A atual guerra na Ucrânia configura-se, assim, como o primeiro exemplar de um conflito entre dois tipos de estratégia. Uma antiga, que muitos pretendem obsoleta, e outra nova, possivelmente tornada padrão nos enfrentamentos do futuro. É impossível dizer qual sairá vencedora. Talvez Putin reconheça o equívoco de seus cálculos e anuncie o fim das hostilidades, brandindo para seu público interno, através da propaganda, uma vitória que garantiria a continuidade de seu apoio político. Talvez, ao contrário, o exército russo consiga derrubar o governo ucraniano, instalar um regime submisso em seu lugar e as sanções impostas por seus inimigos diluam-se ao longo dos próximos anos, seguindo a velha lógica da busca por ganhos econômicos tão cara ao capitalismo. Independente do desdobramento, contudo, a instrumentalização do sistema financeiro internacional para fins bélicos representa a quebra de um vaso muito delicado e valioso que jamais poderá ser consertado, mas apenas substituído por outro fabricado com materiais diferentes e dotado de formato e cores, no momento, imprevisíveis.
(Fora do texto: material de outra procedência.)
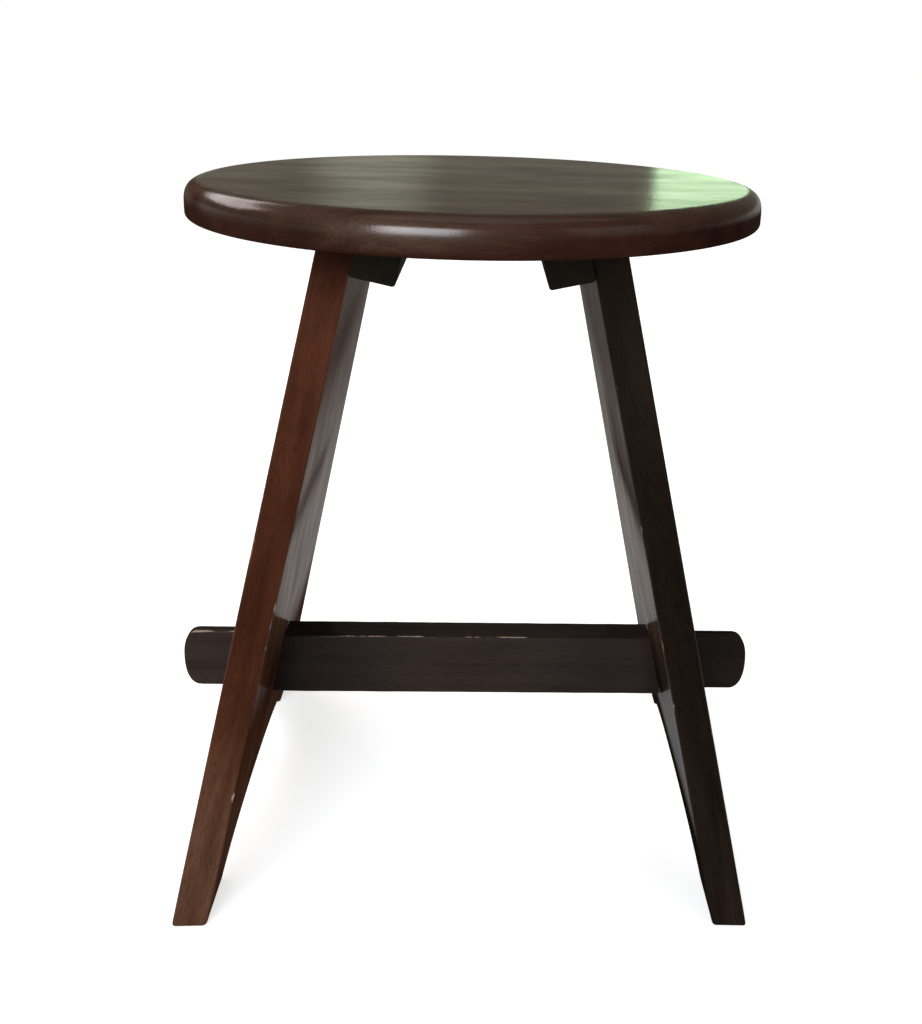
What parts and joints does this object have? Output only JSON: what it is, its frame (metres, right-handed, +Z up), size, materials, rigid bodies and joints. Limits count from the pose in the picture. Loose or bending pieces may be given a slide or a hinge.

O que estamos vivendo é mais um momento decisivo dentre outros tantos que definem essa primeira metade de século XXI. Não há que falar no risco de uma terceira guerra mundial. Ela já está entre nós. Resta saber se efetivamente entrará para os anais como a terceira guerra da mesma estirpe das ocorridas há um século, ou se será a primeira de um novo tipo, aquele que definirá nossas existências daqui para a frente. Até a próxima!